Benson: Rajdev, thank you for joining our discussion today. As a long-time veteran in the corporate travel industry, particularly leading a huge travel programme of a top-notch technology firm, can you share with us your number one challenge?
Rajdev: Thank you for this wonderful opportunity. Figures don’t lie, or statistics is the biggest liar is the dilemma. For ages, we have been trained to scrutinise data and find the ghost and the gods and now it is back to perception and trust. The industry contacting mechanism has changed forever, or at least the foreseeable future. Typically, the corporate travel manager is living a three “R” model this year.
Benson: Wow, I’d love to learn more from you on this new notion. Can you elaborate more on the three “R” model? What do the Rs stand for?
Rajdev: I call it the “Rescue-Rebuild-Return” era. Let’s me explain more. Firstly, 'Rescue'. The last few quarters have been mostly getting back stranded passengers and an overdose of the phrases “duty of care”, “international charters” and “government approvals”. Now it’s time to reset the timer to zero. A word of caution though, this is no time to rest. Then there is 'Rebuild'. Let's face it, we have been building airlines and hotel contracts based on the previous baseline. With numbers to back and justify any negotiation thereof. Now, it will be different. l have made a possible template which you can use right away:
- Predict the travel volumes: This is a gamble and your guess is as good as mine, however, I would rely on three sources:
- An estimate from the company CFO and other stakeholders & travel approvers based on their discussion with sales team and client meetings: Creating a policy with legal and HR should give you insights as who would be allowed to travel. The CFO may already have a budget in mind.

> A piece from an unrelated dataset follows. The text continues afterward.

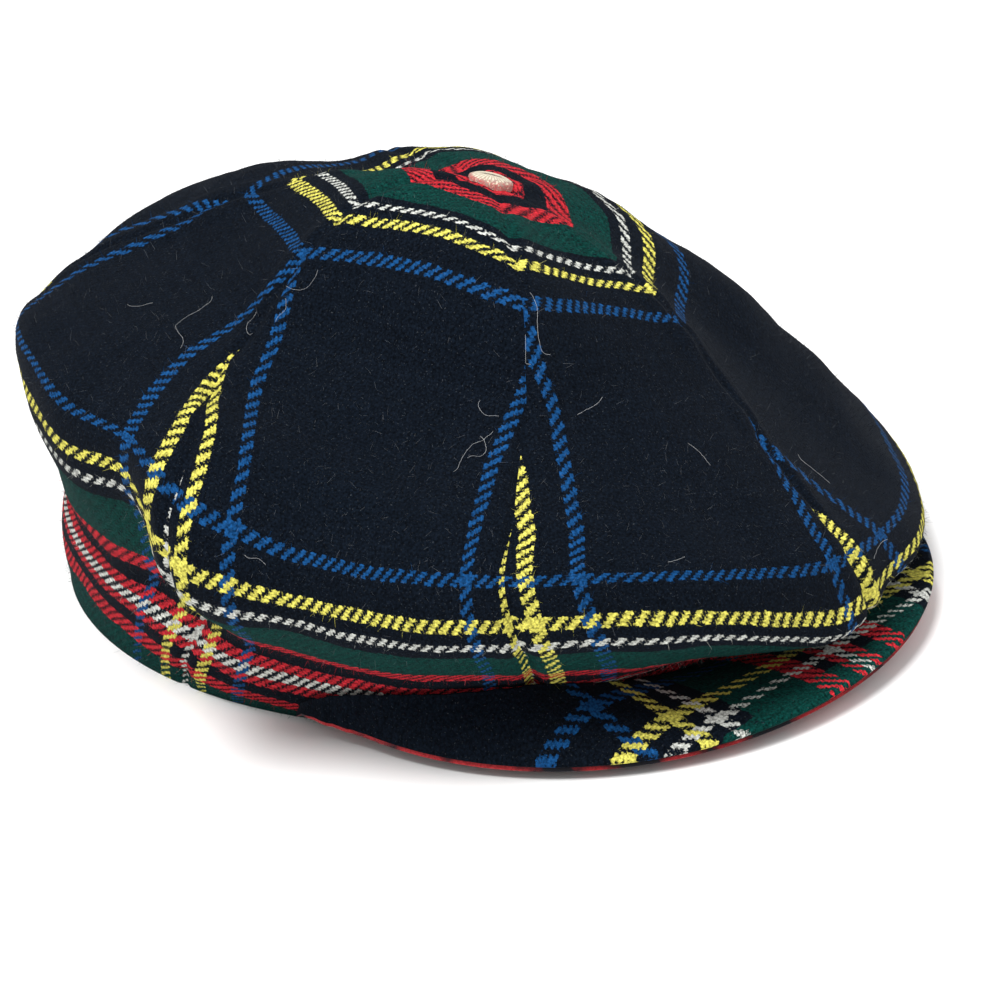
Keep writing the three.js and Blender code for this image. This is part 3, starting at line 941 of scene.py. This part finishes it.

- The Traveller – The willingness and suggestions of the core 80% of your regular road warriors: Travellers will now have a lot to say about choosing the hotel and airlines. Listen to their worries, what determines their choice.
- Government mandates – This is now the most difficult to track. I had earlier written in one of my LinkedIn posts jokingly that we may require VISA experts for domestic travel, which to my horror has almost come true with the ever-changing regulations and state-level complexities.
- Industry corrections: The next step should be working with your TMC and online content providers to understand their capability to handle new travel policies and the scalability of such providers. If this is not done, you may soon face audit issues and differences with the fulfilment agencies due to lack of understanding and communication.
- Supplier’s appetite: Now that’s a big one. You should immediately try to gauge, if possible, their willingness to do business. Hotels and airlines have a fair idea about their schedule and capacity deployment for at least the next two quarters.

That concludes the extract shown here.